A multiple-resolution strategy for two phase flow simulations using the phase field method

Abstract

In this work, a multiple-grid Phase Field Method PFM approach has been implemented using a Direct Numerical Simulation DNS. The Continuity equation CE and the Navier-Stokes equations NSE are coupled with second-order Phase Field Method PFM, where one equation is responsible for the description of the interfacial dynamics (Cahn-Hillard equation CHE) and the other one for the surfactant (Cahn-Hillard-like equation), which will not be covered in this thesis, since the mutliple-grid for the surfactant is already implemented. In the turbulence-interface model just the equation for the interface will be expanded and it is validated through two sets of benchmarks. First, a 2D benchmark is completed, where a 2D droplet is exposed in a laminar shear flow. From analytical results and previous numerical and experimental works it is known that a steady-state will be reached after some point.
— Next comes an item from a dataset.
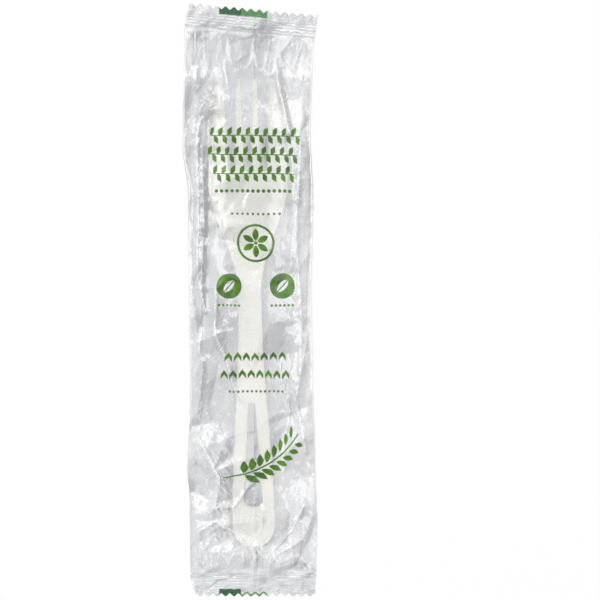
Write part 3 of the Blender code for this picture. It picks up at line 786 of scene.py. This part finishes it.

Therefore, the deformation and the steady-state angle will be compared for different viscosity ratios and capillary numbers. Furthermore, a 3D benchmark is obtained. A thin sheet layer is placed in the center of a turbulent channel flow and the breakage and coalescence of this thin sheet layer will be compared to the current internal code, where no expansion for the phase-field is included. Last but not least, a simulation is obtained, where the influence of different grid-resolutions on the mass leakages and the surface area development are compared.